Looking at stata's documentationhttps://www.stata.com/manuals13/xtvce_options.pdf
Note the line under clustered sandwich estimator Methods and formulas; "By default, Stata’s maximum likelihood estimators display standard errors based on variance estimates given by the inverse of the negative Hessian (second derivative) matrix. If vce(robust), vce(cluster clustvar), or pweights are specified, standard errors are based on the robust variance estimator..."

The problem seems to be that one of the districts that Stata treats as missing, R is treating as valid. The district is named "", literally just a character vector of length zero. This is an issue relating to how the data were transferred from Stata format to R. Here's my code that I used to reproduce the Stata output.

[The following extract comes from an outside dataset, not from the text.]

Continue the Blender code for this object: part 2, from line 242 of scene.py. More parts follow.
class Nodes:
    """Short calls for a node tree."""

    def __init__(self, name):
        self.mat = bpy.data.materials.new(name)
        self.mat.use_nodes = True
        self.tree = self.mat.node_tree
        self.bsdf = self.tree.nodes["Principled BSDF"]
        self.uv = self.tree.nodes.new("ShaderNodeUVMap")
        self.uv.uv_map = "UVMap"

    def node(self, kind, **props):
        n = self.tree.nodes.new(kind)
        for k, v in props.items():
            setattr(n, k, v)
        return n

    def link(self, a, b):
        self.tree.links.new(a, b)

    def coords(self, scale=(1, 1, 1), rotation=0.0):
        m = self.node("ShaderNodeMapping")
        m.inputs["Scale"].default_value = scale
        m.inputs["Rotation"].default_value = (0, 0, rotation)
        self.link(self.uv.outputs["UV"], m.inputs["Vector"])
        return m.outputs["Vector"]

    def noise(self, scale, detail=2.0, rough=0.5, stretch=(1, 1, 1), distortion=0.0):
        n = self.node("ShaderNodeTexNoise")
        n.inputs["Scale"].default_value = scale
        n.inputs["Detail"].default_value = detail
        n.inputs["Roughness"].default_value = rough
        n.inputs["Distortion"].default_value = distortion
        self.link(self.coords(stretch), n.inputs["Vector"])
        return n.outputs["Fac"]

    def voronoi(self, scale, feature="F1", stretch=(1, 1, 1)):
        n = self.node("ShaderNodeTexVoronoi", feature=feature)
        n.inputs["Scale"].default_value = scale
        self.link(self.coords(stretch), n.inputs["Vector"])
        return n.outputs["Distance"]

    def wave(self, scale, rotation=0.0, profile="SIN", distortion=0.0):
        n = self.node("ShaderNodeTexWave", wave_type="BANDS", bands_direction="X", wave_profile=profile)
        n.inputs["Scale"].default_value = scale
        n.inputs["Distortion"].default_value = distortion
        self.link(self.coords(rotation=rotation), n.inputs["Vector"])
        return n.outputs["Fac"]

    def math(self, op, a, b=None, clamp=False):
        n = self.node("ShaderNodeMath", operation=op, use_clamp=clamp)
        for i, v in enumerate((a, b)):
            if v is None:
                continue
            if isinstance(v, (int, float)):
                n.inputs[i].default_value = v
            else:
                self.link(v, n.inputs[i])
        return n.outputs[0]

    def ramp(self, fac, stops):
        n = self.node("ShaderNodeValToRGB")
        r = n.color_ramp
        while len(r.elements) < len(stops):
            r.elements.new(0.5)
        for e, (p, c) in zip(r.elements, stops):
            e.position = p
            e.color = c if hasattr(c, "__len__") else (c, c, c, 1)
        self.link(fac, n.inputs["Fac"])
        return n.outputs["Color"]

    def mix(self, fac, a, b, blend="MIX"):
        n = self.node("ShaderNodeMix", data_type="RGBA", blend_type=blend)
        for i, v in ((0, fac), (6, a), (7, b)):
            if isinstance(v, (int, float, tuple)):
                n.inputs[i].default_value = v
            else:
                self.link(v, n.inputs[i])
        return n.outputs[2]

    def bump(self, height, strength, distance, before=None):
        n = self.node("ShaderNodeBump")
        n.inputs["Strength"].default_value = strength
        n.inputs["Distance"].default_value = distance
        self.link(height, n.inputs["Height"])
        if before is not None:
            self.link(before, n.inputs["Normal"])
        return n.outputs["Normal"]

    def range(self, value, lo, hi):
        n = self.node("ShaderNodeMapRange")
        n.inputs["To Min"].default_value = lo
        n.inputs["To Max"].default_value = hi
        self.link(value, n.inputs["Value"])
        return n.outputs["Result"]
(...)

dat <- haven::read_dta("master-data-clean.dta")
dat1 <- subset(dat, haryana == 1)
dat1 <- subset(dat1, district != "")
model <- lm(latrine ~ mboy_post + mboy + post, data = dat1)
library(jtools) # for `summ` function
summ(model, robust = TRUE, robust.type = "HC1", cluster = "district")
#> MODEL INFO:
#> Observations: 32915
#> Dependent Variable: latrine
#>
#> MODEL FIT:
#> F(3,32911) = 400.19, p = 0
#> R-squared = 0.04
#> Adj. R-squared = 0.04
#>
#> Standard errors: Cluster-robust, type = HC1
#> Est. S.E. t val. p
#> (Intercept) 0.28 0.02 12.28 0 ***
#> mboy_post 0.07 0.01 4.78 0 ***
#> mboy 0.01 0.01 0.97 0.33
#> post 0.15 0.04 3.9 0 ***

There's no specific need for the jtools package — I'm its developer and so used it because I know how it works and knew that it would work. The robust SEs are calculated using the sandwich package which you could do separately. You might want to use the digits argument to summ to match more decimal places with the Stata output, but it matches exactly on my computer (other than the degrees of freedom for the F test, which is very low on Stata for reasons I don't understand).

As a side note, in R it is typical to model interactions using the formula syntax (e.g., latrine ~ mboy * post rather than create a new variable that is the product of those two variables.